Leon Vitali not only played Red Cloak but is credited as assistant to the director and with casting.
Lisa Leone not only played Lisa but is credited as set decorator and second unit production manager.
The scene that features Chris Isaak's song "Baby Did a Bad Bad Thing" was also used as a theatrical trailer at a major exhibitor convention (ShoWest). It was controversial because the clip included nudity; within days the clip was being circulated on the Internet.
The soundtrack also features performances by the Victor Silvester Orchestra, the Oscar Peterson Trio, and Roy Gerson.

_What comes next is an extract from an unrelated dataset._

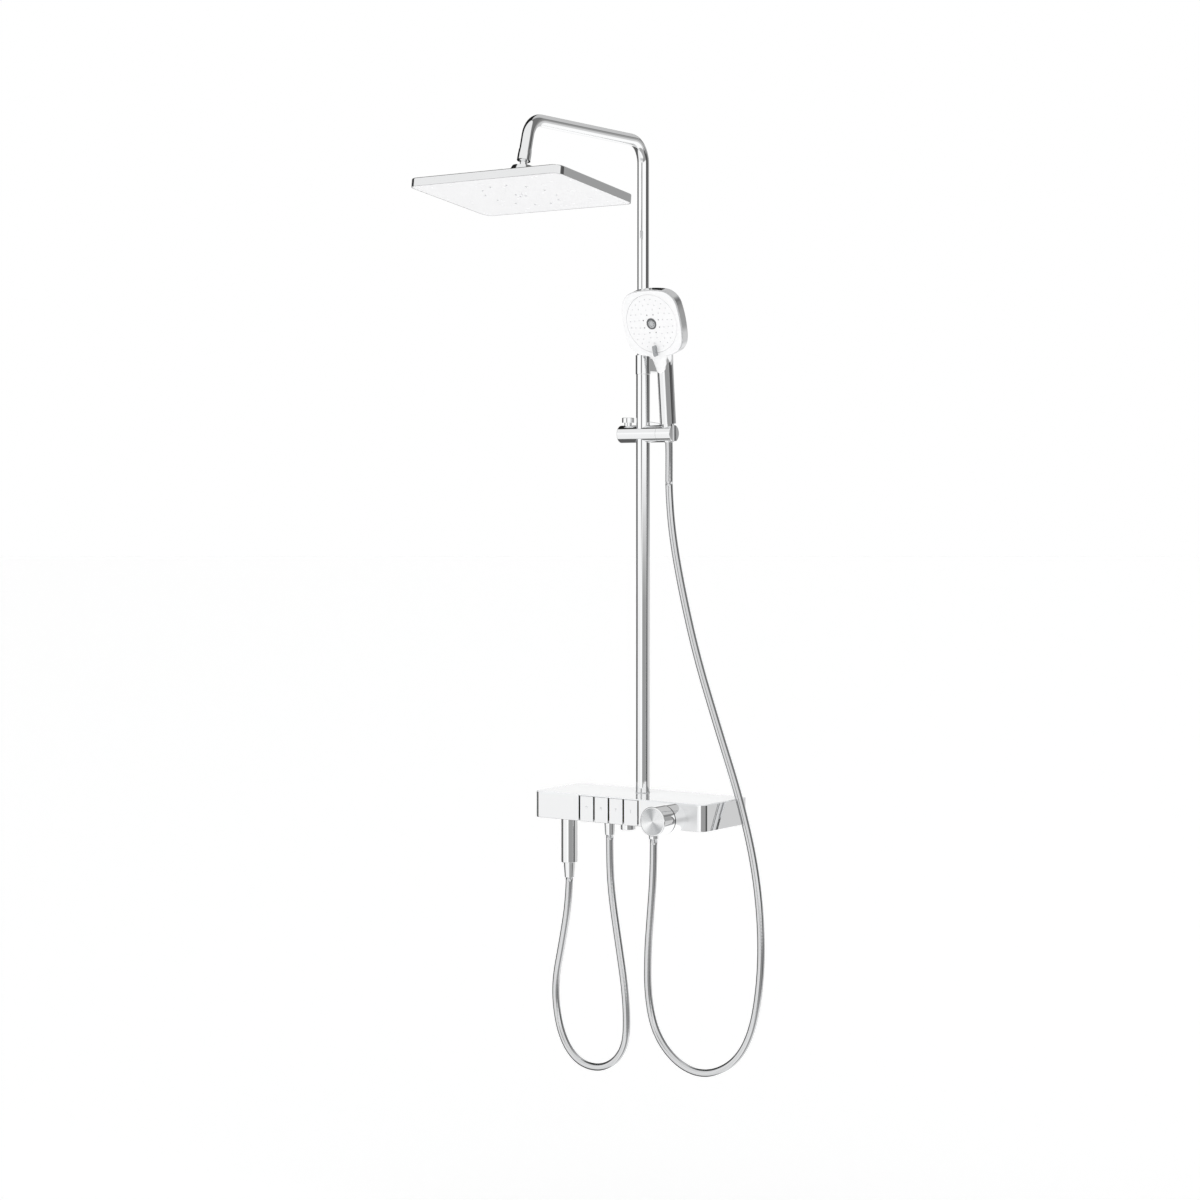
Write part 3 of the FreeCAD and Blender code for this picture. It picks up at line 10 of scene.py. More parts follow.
# %% Load the designed pieces
import math
import bpy
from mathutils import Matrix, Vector


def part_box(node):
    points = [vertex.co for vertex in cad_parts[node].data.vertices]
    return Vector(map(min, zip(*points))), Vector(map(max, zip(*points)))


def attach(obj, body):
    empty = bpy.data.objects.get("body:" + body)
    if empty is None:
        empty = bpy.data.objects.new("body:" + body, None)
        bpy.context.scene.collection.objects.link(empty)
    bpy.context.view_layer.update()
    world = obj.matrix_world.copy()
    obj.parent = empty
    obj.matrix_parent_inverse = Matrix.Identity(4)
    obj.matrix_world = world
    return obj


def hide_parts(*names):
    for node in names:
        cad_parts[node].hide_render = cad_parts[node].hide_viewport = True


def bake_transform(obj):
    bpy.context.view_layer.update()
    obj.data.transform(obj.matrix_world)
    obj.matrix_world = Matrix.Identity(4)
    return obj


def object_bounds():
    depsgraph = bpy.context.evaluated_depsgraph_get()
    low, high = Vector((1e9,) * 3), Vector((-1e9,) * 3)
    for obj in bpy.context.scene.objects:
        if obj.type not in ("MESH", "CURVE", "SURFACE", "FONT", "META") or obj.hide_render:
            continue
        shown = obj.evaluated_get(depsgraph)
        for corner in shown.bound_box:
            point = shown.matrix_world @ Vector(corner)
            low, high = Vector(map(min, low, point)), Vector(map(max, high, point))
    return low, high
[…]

Brian W. Cook served as coproducer and first assistant director and played the tall butler.
Christiane Kubrick (Stanley's wife) and Katharina Hobbs contributed original paintings to the film.

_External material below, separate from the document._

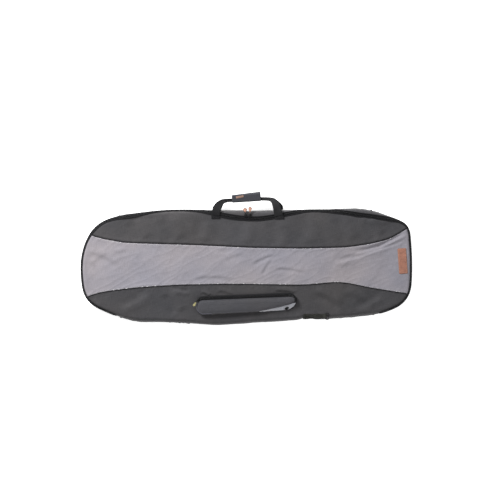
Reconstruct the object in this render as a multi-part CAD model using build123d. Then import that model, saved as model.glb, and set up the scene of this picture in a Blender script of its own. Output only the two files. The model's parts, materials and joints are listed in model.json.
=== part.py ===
"""Padded board bag with a zip-open front, a two-strap carry handle and a front pocket.

The bag lies on its back panel. X runs along its length, +Y towards the handle and the
main zip, +Z out of the front panel. The origin is the centre of the back panel's
underside. All sizes are in millimetres.
"""

from build123d import *
import math
import os

# --- driving dimensions -------------------------------------------------------------
HALF_LENGTH = 733.0
HALF_WIDTH = 252.0
# The outline turns 90 degrees from the long side to the end in four tangent arcs.
# The shoulder and corner radii are chosen; the side and end radii follow from them.
ARC_TURNS = (4.0, 22.0, 56.0, 8.0)
SHOULDER_RADIUS = 350.0
CORNER_RADIUS = 140.0

BACK_TOP = 2.0
BACK_FOAM_TOP = 7.0
BACK_LINING_TOP = 8.0
BULGE_HEIGHT = 52.0
TAPE_BOTTOM = 84.0
GUSSET_TOP = 96.0
LID_LINING_BOTTOM = 98.0
LID_FOAM_BOTTOM = 99.0
LID_BOTTOM = 104.0
LID_TOP = 106.0

GUSSET_THICKNESS = 5.0
BASE_INSET = 12.0
RIM_INSET = 13.2
TAPE_WIDTH = 13.0
TAPE_THICKNESS = 1.2
COIL_WIDTH = 2.3
COIL_HEIGHT = 2.6
CLEARANCE = 0.3
GUSSET_SPLIT_X = 560.0

FOLD_Y = -213.0
FOLD_GAP = 1.0

SEAM_UPPER = (76.0, 62.0)
SEAM_LOWER = (-86.0, -46.0)
SEAM_HALF_LENGTH = 720.0

PATCH_SIZE = (38.0, 112.0, 1.2)
PATCH_X = 684.0

HANDLE_LEFT_X = -125.0
HANDLE_RIGHT_X = 148.0
STRAP_WIDTH = 38.0
STRAP_THICKNESS = 1.6
GRIP_CENTRE = (6.0, 296.0, 55.0)
GRIP_LENGTH = 128.0
GRIP_WIDTH = 38.0
GRIP_DEPTH = 16.0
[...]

The password to get into the orgy is "Fidelio," which is not only the name of a Beethoven opera but also means "fidelity," which is one of the major themes of the film.
The two women who clutch on to Bill at the Zieglers' party say that they want to take him to the end of the rainbow; when Bill needs a costume to get into the orgy, he gets the costume at Rainbow Fashions.
More than a decade before making EYES WIDE SHUT, Kubrick said of the novel, "It explores the sexual ambivalence of a happy marriage and tries to equate the importance of sexual dreams and might-have-beens with reality."
Shooting began on November 1996 and ran through March 1998.
Estimated budget: $65 million.
Arthur Schnitzler's source novella, TRAUMNOVELLE, was set in 19th-century Vienna. Schnitzler also wrote the play THE BLUE ROOM, in which Nicole Kidman starred on Broadway and London's West End and also featured a highly anticipated nude scene.
Among the rumors that circulated during the making of the film was that Cruise shot a scene wearing women's underwear.
The film screened at the 1999 Venice Film Festival.
EYES WIDE SHUT, initially met with critical disdain, was the first Kubrick film to open at number one at the box office. However, Kubrick was not alive to see it happen.